File photo shows a worker counts Chinese currency Renminbi banknotes at a bank in Tancheng County of Linyi City, east China’s Shandong Province. Photo:Xinhua
China has the conditions and will maintain a “normal” monetary policy to ensure the Chinese yuan’s stable value and increase financial support for the real economy, according to an official report on country’s financial work submitted to the top legislature.
It’s another signal that China will emphasize stability in its financial policy, at a time when global financial markets are facing increasing turmoil under the US’ radical monetary policy, experts said.
According to a report submitted by the State Council, China’s cabinet, to the 37th Session of the Standing Committee of the 13th National People’s Congress, China has the conditions to maintain a “normal monetary policy” for as long as possible and maintain the stability of the currency.
The report was delivered by Yi Gang, head of the People’s Bank of China (PBC), China’s central bank.
China will keep the growth of money supply and the scale of social financing at about the speed of nominal economic growth, unblock the transmission mechanism of monetary policy, and enhance the stability of credit growth to realize the comprehensive effects of finance in expanding investment, stimulating consumption and supporting employment, the report noted.
The nation will also continue to deepen the market-oriented reforms of interest rates to encourage financial institutions to reduce their actual loan interest rates, while enhancing the flexibility of the yuan’s exchange rate to keep it at a reasonable and balanced level, it said.

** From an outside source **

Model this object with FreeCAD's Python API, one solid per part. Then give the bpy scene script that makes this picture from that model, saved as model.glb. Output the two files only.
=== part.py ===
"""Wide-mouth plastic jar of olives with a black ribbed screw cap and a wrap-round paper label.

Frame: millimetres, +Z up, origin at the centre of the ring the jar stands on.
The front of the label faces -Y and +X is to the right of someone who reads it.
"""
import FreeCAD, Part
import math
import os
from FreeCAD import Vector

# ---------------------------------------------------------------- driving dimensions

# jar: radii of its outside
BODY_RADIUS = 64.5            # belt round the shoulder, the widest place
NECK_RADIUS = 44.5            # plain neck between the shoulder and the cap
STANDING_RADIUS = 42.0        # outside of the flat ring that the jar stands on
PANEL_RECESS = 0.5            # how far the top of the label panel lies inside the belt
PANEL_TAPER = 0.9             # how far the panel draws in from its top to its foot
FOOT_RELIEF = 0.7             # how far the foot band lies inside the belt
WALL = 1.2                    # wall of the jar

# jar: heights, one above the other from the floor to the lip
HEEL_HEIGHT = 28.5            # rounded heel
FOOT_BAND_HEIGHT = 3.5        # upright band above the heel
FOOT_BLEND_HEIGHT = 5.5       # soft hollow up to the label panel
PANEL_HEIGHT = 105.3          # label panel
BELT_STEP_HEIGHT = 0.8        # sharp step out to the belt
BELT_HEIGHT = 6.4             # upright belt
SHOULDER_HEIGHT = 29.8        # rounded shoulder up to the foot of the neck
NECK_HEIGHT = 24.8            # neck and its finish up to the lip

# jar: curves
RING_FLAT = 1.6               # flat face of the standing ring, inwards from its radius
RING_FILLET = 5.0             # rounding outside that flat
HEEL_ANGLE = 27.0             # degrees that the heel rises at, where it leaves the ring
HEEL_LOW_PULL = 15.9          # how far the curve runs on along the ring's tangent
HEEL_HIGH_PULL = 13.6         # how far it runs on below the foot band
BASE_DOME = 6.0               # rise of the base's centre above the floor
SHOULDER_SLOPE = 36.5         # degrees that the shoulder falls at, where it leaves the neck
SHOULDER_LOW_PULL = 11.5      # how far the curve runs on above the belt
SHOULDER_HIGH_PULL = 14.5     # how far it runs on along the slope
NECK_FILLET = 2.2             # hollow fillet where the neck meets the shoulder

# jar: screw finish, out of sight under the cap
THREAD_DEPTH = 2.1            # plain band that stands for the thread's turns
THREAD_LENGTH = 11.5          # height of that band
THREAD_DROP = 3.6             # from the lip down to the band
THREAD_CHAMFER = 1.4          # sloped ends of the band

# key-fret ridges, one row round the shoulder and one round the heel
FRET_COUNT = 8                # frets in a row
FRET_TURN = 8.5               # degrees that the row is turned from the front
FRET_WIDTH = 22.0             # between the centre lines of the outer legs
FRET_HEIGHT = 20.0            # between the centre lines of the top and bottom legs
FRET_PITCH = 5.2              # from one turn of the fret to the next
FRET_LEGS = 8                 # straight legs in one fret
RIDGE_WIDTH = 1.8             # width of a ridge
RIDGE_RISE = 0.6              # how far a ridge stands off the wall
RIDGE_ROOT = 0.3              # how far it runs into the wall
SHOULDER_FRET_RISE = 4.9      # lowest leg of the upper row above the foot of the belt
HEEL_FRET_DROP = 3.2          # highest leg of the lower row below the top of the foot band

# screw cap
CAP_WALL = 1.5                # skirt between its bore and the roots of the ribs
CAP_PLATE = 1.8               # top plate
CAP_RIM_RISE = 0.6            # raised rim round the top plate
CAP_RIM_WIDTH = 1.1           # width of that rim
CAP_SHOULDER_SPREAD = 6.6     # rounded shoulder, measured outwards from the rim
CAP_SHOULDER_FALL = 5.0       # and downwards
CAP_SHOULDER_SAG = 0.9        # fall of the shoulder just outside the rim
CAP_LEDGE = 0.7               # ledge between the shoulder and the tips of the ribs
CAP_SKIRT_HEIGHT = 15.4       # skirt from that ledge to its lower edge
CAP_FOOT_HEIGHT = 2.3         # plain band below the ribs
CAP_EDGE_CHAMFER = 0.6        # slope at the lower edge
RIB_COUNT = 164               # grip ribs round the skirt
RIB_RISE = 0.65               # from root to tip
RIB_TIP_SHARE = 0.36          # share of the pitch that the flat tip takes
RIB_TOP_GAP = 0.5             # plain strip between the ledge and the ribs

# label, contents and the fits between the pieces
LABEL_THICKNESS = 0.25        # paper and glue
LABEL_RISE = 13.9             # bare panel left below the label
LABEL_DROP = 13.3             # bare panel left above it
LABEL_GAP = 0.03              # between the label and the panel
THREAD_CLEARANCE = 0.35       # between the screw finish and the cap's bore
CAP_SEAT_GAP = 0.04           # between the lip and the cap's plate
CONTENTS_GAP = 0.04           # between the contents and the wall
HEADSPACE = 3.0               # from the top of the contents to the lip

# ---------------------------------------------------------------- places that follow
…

Dong Shaopeng, a senior research fellow at the Chongyang Institute for Financial Studies at Renmin University of China, said that “normal” monetary policy means that it will be neither too loose nor too tight, which might cause the currency to deflate and fail to keep pace with the country’s economic development.
According to Dong, growth in broad M2 money supply has been stable at about 8 percent in recent years, as authorities have taken factors such as moderate inflation and stable GDP growth into consideration. China has also strengthened the management of shadow banks and financial bubbles since 2015.
“China’s real economy is the most stable in the world, which provides the fundamental basis for the currency’s stability,” Dong told the Global Times on Sunday.
China’s move to maintain a stable monetary policy is in stark contrast to the “abnormal” monetary policies adopted by major central banks in the world, after the US Federal Reserve hiked interest rates at an above-normal speed to curb inflation, while the European Central Bank followed suit.
“In comparison, China’s monetary policy has maintained continuity and stability, both avoiding flooding and achieving the objective of stabilizing the economy. It is of tremendous significance to stabilizing financial markets and keeping the offshore and onshore yuan stable,” Chen Jia, an independent research fellow on international strategy, told the Global Times.
The yuan has undergone some fluctuation in recent weeks following the Fed’s interest rate hikes. The offshore yuan broke the level of 7.35 per dollar recently, and it now stands at about 7.26 against the US dollar.
Chen also noted the flexibility of China’s monetary policy. If the real economy and financial fundamentals undergo qualitative change, then it’s necessary for China to improve and adjust its monetary policy accordingly, he said.
Officials also stressed that China will adhere to the policy of “finance serving the real economy” and increase the strength of financial support to the real economy to keep the economy operating within a reasonable range.
This will be done through multiple methods, such as encouraging lenders to expand credit supply at a reasonable pace and directing more capital into advanced manufacturing and strategic emerging industries.
There are still problems in financing for the real economy, such as a lack of financial tools, Dong noted.
“Financing channels emerging in recent years such as peer-to-peer lending and rural banks have also exposed many problems. Thus, it’s important to optimize credit evaluations for small and medium-sized enterprises, so that they can get access to investment capital more easily and keep bad debt rates low,” he said.
In the report, officials also stressed that China will keep on deepening financial reform and opening-up, including supporting qualified enterprises to seek listings overseas.
Chen said that promoting overseas listings is important for stabilizing the global financial market.
“At a time when US capital markets are going through volatility and the tech board is stuck in a liquidity crisis, stabilizing the prospects of Chinese stocks listed overseas is the biggest effort for stabilizing global financial and investment markets,” he said.